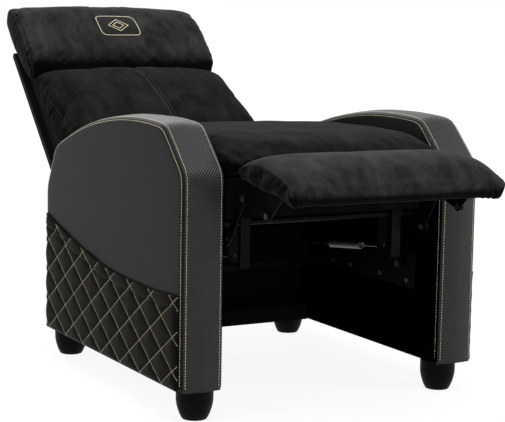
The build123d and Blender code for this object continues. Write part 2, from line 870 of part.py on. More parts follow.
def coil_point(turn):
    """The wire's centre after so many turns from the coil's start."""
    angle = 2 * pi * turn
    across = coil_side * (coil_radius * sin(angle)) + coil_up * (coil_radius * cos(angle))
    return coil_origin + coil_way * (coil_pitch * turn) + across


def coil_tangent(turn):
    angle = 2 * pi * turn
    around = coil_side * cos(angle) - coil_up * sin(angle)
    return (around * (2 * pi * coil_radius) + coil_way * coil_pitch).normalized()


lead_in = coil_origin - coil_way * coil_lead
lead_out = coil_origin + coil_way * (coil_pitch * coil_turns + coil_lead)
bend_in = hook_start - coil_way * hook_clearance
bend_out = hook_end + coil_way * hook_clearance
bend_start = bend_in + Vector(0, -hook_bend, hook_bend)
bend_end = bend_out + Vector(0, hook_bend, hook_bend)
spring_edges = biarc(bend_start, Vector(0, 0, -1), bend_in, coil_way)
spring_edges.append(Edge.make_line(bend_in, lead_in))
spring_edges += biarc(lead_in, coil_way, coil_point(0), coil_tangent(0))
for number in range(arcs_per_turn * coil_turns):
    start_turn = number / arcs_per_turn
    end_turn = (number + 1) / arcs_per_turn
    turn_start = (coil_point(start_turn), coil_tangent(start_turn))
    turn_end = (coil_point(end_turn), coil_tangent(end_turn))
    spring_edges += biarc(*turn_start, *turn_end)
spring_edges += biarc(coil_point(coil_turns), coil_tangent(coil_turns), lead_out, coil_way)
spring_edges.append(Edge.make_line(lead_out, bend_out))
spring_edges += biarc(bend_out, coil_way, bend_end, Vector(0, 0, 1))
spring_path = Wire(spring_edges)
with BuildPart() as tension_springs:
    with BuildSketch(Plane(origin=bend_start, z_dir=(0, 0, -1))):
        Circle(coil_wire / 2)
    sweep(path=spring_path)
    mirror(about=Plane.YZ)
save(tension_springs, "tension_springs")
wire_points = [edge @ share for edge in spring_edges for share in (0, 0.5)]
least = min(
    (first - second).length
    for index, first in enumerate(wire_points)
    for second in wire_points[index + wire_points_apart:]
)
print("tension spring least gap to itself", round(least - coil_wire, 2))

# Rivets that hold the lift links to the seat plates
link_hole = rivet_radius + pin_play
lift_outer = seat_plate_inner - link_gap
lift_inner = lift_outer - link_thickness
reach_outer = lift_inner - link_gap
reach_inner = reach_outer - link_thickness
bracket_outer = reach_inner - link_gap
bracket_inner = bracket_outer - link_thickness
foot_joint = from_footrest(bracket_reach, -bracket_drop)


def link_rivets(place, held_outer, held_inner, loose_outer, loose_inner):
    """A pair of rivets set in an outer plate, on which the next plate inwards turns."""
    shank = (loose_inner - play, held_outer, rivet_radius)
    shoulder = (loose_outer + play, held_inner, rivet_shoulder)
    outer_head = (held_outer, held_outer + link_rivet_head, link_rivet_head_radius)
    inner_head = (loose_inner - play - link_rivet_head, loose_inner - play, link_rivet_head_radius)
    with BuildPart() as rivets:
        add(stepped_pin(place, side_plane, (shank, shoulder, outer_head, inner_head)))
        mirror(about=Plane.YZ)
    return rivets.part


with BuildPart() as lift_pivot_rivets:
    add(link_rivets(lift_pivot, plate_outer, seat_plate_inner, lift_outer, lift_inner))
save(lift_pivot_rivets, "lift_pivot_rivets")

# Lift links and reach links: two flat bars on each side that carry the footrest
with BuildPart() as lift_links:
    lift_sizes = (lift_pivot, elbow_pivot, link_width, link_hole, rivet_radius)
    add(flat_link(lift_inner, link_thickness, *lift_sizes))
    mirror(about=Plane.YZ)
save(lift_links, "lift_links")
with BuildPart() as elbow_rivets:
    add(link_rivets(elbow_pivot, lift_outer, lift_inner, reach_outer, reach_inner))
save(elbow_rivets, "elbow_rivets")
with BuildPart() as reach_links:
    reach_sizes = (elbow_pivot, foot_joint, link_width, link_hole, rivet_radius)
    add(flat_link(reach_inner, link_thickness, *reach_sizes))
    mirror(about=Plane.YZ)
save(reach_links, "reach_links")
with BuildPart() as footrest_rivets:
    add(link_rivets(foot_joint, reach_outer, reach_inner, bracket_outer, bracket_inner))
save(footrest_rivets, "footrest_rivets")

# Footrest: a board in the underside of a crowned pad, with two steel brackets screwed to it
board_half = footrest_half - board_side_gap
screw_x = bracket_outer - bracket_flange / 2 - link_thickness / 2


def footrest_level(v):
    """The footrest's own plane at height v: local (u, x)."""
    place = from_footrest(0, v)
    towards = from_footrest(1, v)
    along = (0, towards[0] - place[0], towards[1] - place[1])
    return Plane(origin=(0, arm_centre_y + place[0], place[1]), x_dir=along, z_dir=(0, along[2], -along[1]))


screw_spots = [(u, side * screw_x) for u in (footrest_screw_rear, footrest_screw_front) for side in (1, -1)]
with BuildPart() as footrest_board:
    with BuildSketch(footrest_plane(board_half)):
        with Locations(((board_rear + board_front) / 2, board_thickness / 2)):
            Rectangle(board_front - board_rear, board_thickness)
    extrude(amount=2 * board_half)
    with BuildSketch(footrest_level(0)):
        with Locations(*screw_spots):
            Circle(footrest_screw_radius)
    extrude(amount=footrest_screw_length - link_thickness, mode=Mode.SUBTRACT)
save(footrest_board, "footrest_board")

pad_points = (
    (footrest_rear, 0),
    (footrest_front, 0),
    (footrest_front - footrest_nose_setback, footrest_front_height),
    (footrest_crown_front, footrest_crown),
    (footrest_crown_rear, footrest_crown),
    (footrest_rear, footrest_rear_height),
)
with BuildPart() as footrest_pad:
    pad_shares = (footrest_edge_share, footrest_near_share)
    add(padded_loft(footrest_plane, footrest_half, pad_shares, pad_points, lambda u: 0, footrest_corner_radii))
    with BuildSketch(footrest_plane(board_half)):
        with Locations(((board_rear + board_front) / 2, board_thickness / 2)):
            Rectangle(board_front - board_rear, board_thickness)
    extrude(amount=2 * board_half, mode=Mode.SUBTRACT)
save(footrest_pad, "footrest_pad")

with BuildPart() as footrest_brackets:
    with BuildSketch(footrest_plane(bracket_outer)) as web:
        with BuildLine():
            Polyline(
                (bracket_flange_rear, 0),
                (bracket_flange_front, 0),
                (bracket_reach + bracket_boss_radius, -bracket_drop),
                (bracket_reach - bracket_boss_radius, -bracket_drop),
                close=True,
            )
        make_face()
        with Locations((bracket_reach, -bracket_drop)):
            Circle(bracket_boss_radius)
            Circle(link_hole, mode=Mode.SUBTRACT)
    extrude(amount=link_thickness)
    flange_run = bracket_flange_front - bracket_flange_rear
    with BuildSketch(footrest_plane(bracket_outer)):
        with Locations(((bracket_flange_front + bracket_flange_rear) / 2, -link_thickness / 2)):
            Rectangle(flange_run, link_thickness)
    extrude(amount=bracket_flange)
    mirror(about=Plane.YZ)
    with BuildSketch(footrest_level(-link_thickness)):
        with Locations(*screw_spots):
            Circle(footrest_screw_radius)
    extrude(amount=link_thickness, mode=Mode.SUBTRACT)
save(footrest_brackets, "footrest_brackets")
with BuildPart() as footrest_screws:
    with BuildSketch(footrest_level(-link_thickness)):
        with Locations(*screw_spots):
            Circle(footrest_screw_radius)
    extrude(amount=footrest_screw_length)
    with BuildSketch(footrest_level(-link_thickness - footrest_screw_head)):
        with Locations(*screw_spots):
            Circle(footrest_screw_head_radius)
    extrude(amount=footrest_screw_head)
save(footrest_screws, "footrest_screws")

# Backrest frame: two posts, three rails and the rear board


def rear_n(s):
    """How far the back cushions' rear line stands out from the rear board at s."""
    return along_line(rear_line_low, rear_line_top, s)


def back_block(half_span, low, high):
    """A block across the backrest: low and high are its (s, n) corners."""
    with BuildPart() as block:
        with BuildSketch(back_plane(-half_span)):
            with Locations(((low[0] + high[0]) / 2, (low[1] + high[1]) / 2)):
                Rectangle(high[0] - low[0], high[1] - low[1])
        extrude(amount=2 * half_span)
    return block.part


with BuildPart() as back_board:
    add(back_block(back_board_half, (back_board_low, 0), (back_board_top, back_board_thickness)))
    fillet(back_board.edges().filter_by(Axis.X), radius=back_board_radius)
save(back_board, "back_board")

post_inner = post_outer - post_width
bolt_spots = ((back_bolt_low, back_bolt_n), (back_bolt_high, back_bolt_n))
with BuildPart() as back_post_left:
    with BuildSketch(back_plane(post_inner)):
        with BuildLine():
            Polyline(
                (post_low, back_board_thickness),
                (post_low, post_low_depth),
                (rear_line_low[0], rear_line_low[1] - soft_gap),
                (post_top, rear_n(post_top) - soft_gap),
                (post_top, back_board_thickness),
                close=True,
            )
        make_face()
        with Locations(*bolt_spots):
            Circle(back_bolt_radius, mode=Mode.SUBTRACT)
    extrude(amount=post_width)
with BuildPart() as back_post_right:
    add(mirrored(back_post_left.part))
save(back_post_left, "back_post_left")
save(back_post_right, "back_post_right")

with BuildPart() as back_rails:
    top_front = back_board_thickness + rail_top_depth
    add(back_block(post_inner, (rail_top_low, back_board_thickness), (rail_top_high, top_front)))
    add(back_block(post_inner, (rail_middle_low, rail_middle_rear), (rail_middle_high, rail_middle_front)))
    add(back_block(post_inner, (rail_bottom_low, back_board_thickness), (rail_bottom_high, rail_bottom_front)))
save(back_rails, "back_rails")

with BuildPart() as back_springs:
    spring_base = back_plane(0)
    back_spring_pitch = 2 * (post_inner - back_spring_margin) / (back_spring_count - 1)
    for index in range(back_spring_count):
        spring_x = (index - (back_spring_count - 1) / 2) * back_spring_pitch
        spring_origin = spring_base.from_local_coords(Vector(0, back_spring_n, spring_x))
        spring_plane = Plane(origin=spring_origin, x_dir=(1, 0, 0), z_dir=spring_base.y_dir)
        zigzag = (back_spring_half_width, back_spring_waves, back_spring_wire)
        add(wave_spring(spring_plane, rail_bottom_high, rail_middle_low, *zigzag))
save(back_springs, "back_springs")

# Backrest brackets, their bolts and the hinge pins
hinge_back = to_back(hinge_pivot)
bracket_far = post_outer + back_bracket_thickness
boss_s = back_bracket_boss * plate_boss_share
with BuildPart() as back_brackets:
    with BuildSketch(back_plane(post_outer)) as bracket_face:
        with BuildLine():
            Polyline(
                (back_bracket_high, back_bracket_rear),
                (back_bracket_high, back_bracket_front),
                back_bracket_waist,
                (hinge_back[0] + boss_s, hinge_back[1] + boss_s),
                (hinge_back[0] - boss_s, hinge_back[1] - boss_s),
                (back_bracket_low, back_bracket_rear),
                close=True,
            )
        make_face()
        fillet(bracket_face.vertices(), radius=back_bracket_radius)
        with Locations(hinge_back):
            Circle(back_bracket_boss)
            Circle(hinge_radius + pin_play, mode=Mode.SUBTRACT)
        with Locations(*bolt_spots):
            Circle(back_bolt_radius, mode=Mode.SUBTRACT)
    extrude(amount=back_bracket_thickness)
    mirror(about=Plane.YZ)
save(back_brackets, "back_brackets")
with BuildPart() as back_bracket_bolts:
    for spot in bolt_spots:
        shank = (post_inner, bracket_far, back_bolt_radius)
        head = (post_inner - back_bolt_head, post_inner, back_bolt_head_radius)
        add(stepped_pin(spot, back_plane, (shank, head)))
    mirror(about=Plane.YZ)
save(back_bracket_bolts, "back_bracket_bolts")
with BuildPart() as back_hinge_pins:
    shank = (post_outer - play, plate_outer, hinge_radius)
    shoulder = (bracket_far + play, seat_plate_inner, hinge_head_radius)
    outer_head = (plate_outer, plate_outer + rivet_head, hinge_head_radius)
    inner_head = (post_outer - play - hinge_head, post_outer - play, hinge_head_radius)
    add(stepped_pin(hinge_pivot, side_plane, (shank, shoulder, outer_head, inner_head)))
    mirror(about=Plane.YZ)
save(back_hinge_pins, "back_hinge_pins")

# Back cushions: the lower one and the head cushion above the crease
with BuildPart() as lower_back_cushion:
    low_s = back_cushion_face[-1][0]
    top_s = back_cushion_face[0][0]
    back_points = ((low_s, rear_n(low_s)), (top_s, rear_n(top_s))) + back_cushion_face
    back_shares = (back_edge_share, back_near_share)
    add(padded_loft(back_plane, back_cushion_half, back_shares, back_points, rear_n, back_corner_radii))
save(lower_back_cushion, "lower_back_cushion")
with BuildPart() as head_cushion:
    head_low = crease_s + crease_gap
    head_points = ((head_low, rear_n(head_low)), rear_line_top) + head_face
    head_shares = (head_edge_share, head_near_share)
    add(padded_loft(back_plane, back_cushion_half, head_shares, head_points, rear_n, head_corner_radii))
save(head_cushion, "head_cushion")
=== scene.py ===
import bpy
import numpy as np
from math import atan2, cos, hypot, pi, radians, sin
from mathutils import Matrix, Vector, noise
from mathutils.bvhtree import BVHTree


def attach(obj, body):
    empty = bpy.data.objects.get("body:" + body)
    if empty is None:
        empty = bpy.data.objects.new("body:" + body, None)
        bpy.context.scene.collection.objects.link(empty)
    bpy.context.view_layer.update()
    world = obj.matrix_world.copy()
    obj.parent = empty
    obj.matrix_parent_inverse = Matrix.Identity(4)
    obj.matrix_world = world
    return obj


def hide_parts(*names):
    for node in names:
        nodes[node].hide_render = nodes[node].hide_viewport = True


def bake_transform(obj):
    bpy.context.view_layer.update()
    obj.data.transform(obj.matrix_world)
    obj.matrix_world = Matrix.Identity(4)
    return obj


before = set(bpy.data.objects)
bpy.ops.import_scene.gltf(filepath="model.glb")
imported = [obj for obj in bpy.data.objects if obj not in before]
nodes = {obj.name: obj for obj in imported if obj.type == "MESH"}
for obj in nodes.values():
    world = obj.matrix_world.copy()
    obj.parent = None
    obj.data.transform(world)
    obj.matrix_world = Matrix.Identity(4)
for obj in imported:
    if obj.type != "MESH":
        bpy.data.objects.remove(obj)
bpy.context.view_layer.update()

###

• _Your goal_
Exactly as they appear, please write out the lines from the opening of the listing above down to the line containing "return coil_origin +", with both end lines included.

• _Answer for this exercise_
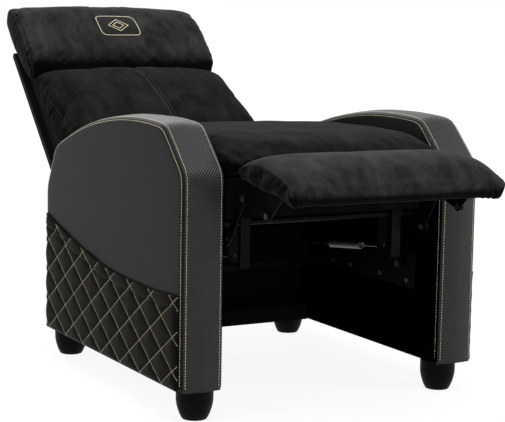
The build123d and Blender code for this object continues. Write part 2, from line 870 of part.py on. More parts follow.
def coil_point(turn):
    """The wire's centre after so many turns from the coil's start."""
    angle = 2 * pi * turn
    across = coil_side * (coil_radius * sin(angle)) + coil_up * (coil_radius * cos(angle))
    return coil_origin + coil_way * (coil_pitch * turn) + across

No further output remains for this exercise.